Set problem: Present each line of the entries below that holds the word "piece".
────
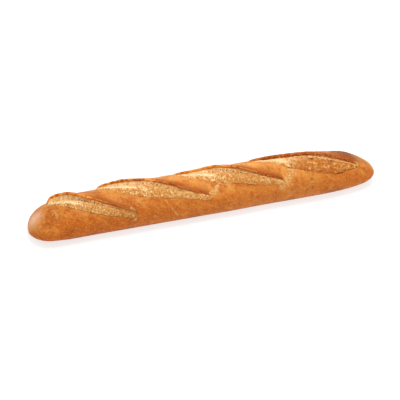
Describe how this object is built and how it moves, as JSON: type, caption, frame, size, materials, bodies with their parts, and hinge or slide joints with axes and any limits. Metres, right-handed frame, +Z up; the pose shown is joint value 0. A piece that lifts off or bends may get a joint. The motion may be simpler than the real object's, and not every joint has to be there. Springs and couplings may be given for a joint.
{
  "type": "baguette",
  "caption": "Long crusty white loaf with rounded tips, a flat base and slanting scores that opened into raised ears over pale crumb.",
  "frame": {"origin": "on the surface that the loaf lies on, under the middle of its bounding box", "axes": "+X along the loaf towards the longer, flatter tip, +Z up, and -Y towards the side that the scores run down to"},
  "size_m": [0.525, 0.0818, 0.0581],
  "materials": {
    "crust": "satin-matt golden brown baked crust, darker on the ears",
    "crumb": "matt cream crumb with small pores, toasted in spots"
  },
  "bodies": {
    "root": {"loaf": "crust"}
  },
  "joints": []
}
────
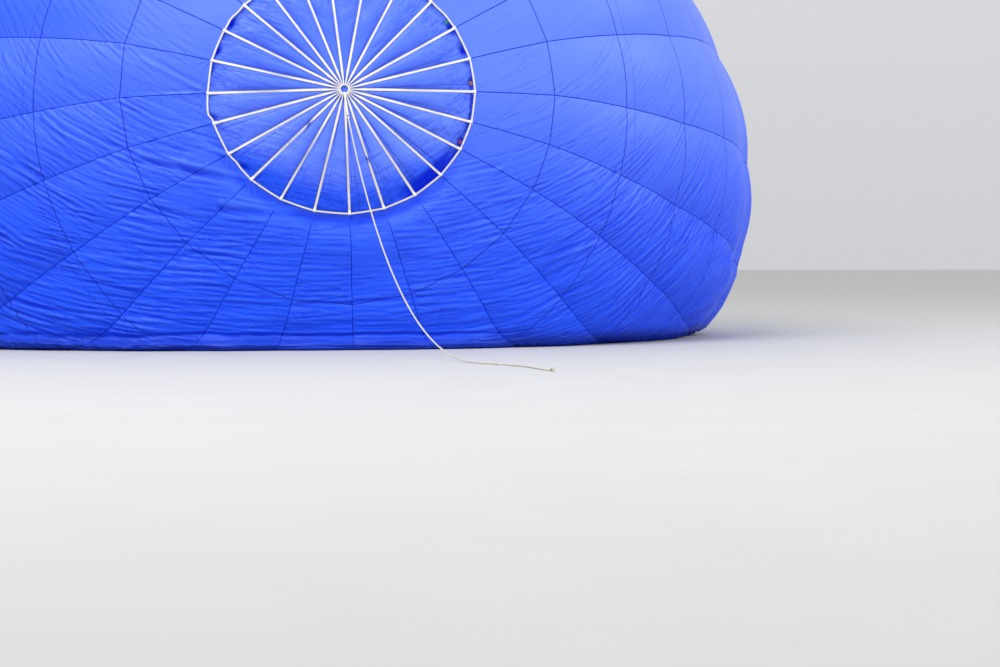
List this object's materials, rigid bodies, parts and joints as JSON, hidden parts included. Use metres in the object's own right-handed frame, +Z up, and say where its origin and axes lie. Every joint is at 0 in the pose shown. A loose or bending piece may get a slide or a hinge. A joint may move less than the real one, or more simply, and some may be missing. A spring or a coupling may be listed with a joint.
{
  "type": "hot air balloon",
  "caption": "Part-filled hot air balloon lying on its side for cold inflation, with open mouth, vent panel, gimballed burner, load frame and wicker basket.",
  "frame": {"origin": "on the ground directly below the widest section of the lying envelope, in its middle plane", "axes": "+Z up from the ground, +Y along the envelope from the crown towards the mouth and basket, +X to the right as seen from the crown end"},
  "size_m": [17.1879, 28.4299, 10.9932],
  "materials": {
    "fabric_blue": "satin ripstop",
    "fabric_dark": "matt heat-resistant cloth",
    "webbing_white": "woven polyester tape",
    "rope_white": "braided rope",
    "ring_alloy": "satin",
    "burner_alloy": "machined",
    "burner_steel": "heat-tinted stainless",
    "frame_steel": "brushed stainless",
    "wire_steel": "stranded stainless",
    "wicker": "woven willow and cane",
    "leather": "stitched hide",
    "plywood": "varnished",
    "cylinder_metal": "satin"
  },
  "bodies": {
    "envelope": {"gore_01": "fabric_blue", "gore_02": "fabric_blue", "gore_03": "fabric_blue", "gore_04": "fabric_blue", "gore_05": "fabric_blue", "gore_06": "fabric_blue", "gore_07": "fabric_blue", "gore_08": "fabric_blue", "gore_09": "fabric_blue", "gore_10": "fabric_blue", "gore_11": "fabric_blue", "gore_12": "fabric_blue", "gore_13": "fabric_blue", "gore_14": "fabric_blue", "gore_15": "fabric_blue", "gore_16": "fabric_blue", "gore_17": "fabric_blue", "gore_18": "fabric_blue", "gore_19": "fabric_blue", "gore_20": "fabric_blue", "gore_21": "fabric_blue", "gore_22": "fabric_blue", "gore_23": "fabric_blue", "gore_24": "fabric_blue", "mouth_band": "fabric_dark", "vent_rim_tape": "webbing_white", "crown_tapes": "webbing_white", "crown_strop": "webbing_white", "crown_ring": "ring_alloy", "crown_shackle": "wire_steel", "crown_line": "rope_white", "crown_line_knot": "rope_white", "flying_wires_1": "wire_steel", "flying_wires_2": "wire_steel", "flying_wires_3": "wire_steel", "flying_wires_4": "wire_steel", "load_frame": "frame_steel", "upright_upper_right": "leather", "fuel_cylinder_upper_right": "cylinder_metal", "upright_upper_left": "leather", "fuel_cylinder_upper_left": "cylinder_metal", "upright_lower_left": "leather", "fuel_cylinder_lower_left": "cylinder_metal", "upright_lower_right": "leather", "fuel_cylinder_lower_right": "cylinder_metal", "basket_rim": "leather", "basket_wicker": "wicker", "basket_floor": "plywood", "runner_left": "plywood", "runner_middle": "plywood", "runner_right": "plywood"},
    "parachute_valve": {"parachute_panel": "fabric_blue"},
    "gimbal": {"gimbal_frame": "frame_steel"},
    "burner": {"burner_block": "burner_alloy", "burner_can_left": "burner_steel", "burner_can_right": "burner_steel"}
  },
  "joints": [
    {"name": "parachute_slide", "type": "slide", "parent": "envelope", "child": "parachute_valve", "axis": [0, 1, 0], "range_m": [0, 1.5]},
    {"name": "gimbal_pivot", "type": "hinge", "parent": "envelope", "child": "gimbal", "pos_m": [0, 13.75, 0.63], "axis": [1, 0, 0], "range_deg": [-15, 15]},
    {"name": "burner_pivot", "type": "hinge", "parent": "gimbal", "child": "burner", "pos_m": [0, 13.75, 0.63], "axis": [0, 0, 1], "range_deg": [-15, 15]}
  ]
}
────
Result for this exercise:
Describe how this object is built and how it moves, as JSON: type, caption, frame, size, materials, bodies with their parts, and hinge or slide joints with axes and any limits. Metres, right-handed frame, +Z up; the pose shown is joint value 0. A piece that lifts off or bends may get a joint. The motion may be simpler than the real object's, and not every joint has to be there. Springs and couplings may be given for a joint.
List this object's materials, rigid bodies, parts and joints as JSON, hidden parts included. Use metres in the object's own right-handed frame, +Z up, and say where its origin and axes lie. Every joint is at 0 in the pose shown. A loose or bending piece may get a slide or a hinge. A joint may move less than the real one, or more simply, and some may be missing. A spring or a coupling may be listed with a joint.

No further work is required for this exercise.